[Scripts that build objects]
^^^^^^^^^^^^^^^^

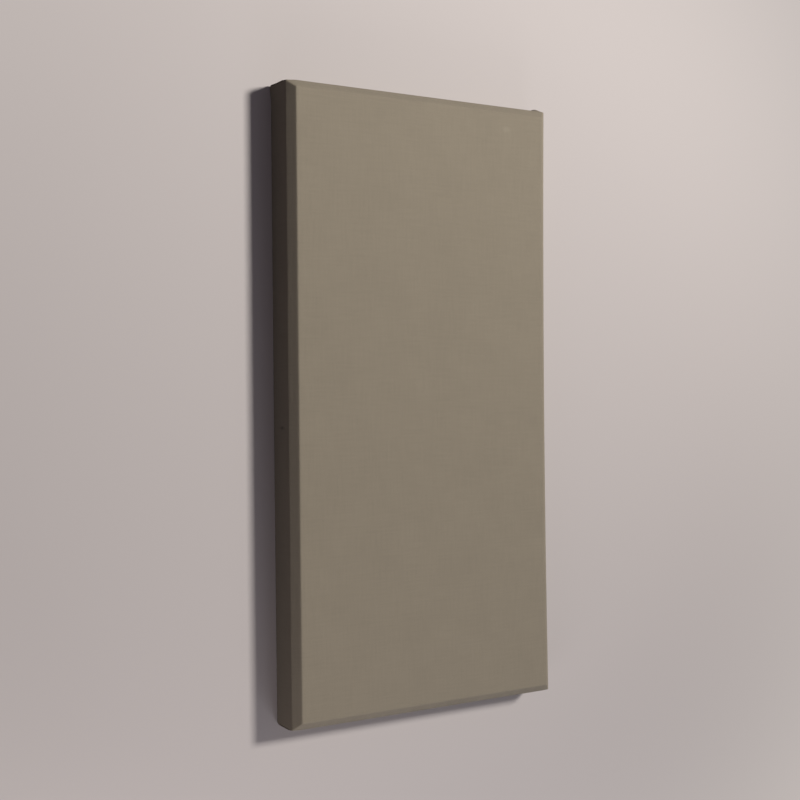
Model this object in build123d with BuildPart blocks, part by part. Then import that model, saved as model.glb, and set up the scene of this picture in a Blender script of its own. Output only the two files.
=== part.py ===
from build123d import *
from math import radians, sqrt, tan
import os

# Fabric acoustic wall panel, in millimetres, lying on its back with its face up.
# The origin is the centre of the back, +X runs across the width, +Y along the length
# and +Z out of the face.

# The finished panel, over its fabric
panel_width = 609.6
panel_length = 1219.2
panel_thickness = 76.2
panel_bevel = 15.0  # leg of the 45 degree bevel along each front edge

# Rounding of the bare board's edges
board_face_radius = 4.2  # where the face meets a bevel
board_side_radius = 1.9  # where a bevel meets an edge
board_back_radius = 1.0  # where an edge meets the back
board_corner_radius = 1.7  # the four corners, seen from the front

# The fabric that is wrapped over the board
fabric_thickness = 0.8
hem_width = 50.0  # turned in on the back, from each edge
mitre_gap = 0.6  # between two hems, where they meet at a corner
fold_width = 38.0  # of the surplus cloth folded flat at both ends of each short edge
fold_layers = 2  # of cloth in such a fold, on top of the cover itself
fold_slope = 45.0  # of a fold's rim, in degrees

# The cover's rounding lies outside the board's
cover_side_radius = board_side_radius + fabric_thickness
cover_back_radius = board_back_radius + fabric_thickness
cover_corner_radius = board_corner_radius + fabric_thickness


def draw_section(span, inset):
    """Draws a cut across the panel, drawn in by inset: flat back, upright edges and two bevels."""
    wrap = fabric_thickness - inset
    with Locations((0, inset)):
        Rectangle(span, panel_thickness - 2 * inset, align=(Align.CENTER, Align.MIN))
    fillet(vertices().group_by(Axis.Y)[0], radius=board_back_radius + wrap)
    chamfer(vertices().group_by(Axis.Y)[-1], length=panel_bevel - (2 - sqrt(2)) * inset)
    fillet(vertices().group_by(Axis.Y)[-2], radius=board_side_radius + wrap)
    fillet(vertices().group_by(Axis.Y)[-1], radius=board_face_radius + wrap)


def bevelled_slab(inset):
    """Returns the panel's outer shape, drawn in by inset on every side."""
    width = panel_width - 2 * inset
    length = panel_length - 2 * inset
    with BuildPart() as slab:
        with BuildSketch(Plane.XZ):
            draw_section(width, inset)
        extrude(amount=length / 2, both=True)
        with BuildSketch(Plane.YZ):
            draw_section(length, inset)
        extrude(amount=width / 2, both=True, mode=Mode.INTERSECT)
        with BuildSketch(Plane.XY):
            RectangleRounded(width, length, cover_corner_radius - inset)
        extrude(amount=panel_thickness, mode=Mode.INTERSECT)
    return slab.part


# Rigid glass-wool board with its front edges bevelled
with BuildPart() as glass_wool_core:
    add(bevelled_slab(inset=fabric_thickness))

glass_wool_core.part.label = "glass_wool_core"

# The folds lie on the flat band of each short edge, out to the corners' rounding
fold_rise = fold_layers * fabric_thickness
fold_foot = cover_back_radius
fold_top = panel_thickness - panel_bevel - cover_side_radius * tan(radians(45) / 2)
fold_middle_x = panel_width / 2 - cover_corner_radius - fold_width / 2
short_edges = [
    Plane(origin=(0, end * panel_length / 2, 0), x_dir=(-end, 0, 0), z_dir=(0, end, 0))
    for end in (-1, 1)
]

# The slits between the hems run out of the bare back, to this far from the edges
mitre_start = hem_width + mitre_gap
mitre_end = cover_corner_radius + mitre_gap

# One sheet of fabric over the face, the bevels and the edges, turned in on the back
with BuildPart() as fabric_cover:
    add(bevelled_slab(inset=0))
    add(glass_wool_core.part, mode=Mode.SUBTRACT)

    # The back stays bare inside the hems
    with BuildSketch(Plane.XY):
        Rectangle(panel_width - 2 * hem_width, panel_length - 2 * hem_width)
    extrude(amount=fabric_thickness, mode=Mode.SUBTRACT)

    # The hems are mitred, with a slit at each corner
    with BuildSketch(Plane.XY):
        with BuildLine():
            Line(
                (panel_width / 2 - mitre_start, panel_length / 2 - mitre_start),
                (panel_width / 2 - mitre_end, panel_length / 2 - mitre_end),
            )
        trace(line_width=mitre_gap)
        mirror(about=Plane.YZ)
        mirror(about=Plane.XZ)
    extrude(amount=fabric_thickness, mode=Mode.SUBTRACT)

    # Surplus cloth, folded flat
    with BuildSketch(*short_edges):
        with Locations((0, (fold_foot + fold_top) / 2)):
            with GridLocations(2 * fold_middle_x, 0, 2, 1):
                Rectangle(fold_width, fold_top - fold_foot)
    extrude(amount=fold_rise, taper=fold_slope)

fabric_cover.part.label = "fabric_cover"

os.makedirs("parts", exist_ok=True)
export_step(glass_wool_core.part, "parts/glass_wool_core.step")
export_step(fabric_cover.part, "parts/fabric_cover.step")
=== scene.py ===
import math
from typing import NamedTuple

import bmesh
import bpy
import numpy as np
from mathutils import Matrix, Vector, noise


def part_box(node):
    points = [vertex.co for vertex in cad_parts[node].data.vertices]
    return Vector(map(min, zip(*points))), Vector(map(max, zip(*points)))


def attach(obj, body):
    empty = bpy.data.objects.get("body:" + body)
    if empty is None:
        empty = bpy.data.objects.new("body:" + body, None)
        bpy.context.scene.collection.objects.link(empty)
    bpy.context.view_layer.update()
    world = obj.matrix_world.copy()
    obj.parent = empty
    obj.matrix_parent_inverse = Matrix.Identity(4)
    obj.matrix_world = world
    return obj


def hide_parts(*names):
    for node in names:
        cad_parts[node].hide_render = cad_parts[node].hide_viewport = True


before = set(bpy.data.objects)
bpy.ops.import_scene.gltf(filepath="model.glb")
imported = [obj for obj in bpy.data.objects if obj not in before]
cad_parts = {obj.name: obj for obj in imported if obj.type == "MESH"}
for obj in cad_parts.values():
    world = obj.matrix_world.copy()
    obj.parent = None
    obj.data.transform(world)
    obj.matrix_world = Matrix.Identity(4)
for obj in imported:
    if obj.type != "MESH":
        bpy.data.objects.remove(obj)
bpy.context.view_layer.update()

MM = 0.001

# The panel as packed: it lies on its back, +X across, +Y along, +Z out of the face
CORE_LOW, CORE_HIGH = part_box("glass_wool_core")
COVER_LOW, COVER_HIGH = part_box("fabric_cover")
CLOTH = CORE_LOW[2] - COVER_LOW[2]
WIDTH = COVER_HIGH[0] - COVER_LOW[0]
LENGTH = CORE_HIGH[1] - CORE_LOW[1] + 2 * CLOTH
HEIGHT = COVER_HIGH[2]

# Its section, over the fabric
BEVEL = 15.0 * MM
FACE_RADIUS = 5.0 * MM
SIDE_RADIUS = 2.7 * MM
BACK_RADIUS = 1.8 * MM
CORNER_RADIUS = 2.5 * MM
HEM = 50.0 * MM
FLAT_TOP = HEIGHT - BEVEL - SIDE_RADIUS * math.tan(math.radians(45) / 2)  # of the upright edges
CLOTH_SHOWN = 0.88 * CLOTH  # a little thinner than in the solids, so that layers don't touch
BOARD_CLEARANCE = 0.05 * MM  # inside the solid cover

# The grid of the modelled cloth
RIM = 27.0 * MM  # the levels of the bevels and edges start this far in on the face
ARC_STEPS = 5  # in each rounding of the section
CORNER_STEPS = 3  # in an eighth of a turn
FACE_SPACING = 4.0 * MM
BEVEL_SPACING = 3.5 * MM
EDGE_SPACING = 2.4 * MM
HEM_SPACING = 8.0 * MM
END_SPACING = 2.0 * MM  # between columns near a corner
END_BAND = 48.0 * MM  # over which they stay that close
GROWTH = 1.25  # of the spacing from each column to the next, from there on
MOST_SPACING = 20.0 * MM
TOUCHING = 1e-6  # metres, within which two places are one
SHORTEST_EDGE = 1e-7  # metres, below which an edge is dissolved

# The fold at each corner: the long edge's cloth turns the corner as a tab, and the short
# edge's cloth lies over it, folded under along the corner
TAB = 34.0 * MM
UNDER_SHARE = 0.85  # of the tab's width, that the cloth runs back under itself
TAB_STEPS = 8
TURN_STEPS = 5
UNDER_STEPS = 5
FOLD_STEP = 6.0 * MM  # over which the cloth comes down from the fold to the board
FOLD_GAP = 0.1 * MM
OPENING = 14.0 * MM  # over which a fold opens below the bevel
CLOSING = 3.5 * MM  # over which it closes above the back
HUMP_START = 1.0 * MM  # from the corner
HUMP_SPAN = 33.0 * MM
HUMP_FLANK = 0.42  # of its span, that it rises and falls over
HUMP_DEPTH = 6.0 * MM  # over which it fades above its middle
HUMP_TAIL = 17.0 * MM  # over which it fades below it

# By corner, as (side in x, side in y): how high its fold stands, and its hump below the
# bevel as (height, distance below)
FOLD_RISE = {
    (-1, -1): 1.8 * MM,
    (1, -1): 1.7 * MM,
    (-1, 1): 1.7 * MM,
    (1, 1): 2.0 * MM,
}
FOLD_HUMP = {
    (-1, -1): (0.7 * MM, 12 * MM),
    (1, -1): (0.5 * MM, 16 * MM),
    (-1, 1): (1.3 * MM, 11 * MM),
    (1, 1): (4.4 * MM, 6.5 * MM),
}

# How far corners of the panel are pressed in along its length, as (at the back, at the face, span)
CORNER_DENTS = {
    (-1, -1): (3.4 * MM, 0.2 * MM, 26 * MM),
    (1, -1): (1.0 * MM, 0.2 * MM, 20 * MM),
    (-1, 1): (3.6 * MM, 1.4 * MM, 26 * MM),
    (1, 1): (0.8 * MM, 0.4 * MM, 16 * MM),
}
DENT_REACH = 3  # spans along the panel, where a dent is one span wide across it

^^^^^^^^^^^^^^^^

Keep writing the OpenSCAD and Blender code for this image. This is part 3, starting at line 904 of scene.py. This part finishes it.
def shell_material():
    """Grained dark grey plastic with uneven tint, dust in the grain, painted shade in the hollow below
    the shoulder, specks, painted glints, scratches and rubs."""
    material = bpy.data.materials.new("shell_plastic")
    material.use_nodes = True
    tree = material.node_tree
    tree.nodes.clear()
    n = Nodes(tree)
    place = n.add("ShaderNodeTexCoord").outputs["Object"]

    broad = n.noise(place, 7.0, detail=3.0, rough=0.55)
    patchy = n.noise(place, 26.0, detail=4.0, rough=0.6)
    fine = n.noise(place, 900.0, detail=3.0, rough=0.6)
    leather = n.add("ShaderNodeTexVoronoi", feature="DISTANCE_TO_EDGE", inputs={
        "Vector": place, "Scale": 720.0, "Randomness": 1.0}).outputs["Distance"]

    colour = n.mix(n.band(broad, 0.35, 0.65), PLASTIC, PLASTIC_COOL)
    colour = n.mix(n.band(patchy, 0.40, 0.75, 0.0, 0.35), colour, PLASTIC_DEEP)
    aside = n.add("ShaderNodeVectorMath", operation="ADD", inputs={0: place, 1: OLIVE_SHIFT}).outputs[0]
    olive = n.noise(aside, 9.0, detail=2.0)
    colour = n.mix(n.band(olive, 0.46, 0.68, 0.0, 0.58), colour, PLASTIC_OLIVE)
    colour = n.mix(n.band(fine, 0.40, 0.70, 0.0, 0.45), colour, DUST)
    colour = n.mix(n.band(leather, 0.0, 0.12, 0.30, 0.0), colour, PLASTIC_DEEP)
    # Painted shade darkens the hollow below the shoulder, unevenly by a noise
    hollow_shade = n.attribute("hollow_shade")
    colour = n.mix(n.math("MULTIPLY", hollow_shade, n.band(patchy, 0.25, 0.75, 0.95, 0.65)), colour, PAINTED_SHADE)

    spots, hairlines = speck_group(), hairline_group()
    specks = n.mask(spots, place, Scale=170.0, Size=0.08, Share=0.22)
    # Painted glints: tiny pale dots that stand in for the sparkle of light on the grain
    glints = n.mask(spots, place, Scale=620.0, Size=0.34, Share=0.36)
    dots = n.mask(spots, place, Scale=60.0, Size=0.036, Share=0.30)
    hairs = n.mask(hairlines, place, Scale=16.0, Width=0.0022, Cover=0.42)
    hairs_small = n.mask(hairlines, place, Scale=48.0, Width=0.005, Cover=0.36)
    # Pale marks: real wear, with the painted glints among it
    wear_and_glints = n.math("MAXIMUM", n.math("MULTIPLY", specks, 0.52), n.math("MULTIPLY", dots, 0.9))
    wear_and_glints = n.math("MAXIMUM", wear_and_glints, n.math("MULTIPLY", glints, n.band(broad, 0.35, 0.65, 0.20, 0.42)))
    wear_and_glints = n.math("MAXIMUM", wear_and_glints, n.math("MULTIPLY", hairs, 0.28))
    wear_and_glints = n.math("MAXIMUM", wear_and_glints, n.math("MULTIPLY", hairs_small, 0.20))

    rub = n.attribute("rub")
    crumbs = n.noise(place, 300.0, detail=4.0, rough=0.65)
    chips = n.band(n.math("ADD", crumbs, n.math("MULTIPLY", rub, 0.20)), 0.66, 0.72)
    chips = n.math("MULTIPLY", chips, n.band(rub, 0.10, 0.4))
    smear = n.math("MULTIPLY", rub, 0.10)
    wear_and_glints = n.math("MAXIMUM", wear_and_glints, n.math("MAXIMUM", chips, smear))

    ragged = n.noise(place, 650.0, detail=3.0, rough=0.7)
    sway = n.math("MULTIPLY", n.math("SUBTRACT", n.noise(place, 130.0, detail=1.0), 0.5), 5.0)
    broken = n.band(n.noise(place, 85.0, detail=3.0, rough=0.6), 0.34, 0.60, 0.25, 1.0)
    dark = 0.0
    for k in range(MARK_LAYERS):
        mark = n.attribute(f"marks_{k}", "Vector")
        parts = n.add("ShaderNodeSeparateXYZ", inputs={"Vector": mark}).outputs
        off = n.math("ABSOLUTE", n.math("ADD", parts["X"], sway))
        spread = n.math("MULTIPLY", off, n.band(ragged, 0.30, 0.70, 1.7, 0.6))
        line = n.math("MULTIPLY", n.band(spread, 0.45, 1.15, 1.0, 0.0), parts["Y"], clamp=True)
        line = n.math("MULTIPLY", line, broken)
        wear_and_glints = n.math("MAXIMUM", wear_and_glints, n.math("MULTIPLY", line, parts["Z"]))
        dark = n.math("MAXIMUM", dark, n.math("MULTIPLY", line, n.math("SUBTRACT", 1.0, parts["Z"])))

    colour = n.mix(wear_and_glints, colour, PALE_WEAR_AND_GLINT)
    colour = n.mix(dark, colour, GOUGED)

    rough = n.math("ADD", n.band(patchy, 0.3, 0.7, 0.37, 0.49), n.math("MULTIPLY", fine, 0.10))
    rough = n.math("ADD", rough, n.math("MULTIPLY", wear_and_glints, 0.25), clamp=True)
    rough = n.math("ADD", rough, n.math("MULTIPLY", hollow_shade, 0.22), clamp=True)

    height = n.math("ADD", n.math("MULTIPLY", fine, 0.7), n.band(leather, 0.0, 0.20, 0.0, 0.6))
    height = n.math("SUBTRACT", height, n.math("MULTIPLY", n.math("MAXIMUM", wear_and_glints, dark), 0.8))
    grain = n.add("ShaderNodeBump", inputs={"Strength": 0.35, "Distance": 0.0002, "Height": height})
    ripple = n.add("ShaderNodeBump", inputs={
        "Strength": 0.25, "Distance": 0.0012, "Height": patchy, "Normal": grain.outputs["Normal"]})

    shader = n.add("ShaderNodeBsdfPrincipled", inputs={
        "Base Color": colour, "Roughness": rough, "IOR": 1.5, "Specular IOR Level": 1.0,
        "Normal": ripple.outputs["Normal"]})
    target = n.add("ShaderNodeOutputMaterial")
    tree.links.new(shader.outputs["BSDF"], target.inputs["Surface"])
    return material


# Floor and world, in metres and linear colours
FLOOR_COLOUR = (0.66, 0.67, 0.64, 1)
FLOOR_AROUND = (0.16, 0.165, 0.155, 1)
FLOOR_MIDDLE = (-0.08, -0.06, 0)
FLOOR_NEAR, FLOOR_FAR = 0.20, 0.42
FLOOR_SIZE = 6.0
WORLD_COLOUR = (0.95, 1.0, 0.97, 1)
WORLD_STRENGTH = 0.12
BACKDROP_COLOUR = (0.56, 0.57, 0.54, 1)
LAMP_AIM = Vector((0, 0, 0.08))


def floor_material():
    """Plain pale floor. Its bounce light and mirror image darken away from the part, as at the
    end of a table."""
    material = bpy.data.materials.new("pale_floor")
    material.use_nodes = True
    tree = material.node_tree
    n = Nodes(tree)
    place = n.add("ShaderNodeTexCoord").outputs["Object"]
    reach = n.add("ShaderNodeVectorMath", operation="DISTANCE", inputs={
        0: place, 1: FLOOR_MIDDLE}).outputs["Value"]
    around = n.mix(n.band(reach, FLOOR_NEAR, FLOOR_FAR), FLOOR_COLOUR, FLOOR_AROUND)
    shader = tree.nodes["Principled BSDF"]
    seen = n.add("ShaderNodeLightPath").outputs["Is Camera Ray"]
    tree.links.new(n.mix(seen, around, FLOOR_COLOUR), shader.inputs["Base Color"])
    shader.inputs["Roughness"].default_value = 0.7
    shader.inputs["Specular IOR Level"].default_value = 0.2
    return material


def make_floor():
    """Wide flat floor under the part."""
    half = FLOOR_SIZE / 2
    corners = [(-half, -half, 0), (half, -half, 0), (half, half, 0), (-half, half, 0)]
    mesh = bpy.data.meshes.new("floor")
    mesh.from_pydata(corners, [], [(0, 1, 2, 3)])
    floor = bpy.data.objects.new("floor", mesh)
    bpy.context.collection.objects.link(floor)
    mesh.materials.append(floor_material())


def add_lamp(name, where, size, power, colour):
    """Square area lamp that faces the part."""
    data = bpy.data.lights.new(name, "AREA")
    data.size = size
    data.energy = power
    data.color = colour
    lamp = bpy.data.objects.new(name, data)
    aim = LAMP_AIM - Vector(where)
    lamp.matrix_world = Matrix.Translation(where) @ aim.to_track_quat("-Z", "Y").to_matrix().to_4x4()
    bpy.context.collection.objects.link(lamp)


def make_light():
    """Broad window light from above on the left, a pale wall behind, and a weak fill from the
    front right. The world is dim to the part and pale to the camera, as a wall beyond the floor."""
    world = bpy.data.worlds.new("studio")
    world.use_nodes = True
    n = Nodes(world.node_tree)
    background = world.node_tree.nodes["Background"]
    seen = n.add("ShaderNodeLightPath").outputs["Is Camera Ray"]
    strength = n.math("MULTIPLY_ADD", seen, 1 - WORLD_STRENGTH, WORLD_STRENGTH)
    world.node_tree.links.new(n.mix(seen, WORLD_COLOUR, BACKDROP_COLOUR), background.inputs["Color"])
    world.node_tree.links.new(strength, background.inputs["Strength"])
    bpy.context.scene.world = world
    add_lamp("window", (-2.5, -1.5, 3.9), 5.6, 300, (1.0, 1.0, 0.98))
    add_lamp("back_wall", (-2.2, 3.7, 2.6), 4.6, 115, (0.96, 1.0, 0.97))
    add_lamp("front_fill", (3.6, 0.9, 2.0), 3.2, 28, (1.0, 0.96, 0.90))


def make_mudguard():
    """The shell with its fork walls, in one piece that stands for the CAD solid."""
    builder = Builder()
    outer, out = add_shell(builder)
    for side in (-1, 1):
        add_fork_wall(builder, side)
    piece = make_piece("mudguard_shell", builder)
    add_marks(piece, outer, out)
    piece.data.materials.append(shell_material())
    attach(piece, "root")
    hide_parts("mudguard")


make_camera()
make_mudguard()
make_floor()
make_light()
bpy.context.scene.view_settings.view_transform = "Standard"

^^^^^^^^^^^^^^^^

▸ TASK OBJECTIVE
In the listing above, locate the line containing "# Surplus cloth, folded flat" and the line containing "bpy.data.objects.remove(obj)", then transcribe both and every line between them verbatim.

▸ FINISHED ANSWER
    # Surplus cloth, folded flat
    with BuildSketch(*short_edges):
        with Locations((0, (fold_foot + fold_top) / 2)):
            with GridLocations(2 * fold_middle_x, 0, 2, 1):
                Rectangle(fold_width, fold_top - fold_foot)
    extrude(amount=fold_rise, taper=fold_slope)

fabric_cover.part.label = "fabric_cover"

os.makedirs("parts", exist_ok=True)
export_step(glass_wool_core.part, "parts/glass_wool_core.step")
export_step(fabric_cover.part, "parts/fabric_cover.step")
=== scene.py ===
import math
from typing import NamedTuple

import bmesh
import bpy
import numpy as np
from mathutils import Matrix, Vector, noise


def part_box(node):
    points = [vertex.co for vertex in cad_parts[node].data.vertices]
    return Vector(map(min, zip(*points))), Vector(map(max, zip(*points)))


def attach(obj, body):
    empty = bpy.data.objects.get("body:" + body)
    if empty is None:
        empty = bpy.data.objects.new("body:" + body, None)
        bpy.context.scene.collection.objects.link(empty)
    bpy.context.view_layer.update()
    world = obj.matrix_world.copy()
    obj.parent = empty
    obj.matrix_parent_inverse = Matrix.Identity(4)
    obj.matrix_world = world
    return obj


def hide_parts(*names):
    for node in names:
        cad_parts[node].hide_render = cad_parts[node].hide_viewport = True


before = set(bpy.data.objects)
bpy.ops.import_scene.gltf(filepath="model.glb")
imported = [obj for obj in bpy.data.objects if obj not in before]
cad_parts = {obj.name: obj for obj in imported if obj.type == "MESH"}
for obj in cad_parts.values():
    world = obj.matrix_world.copy()
    obj.parent = None
    obj.data.transform(world)
    obj.matrix_world = Matrix.Identity(4)
for obj in imported:
    if obj.type != "MESH":
        bpy.data.objects.remove(obj)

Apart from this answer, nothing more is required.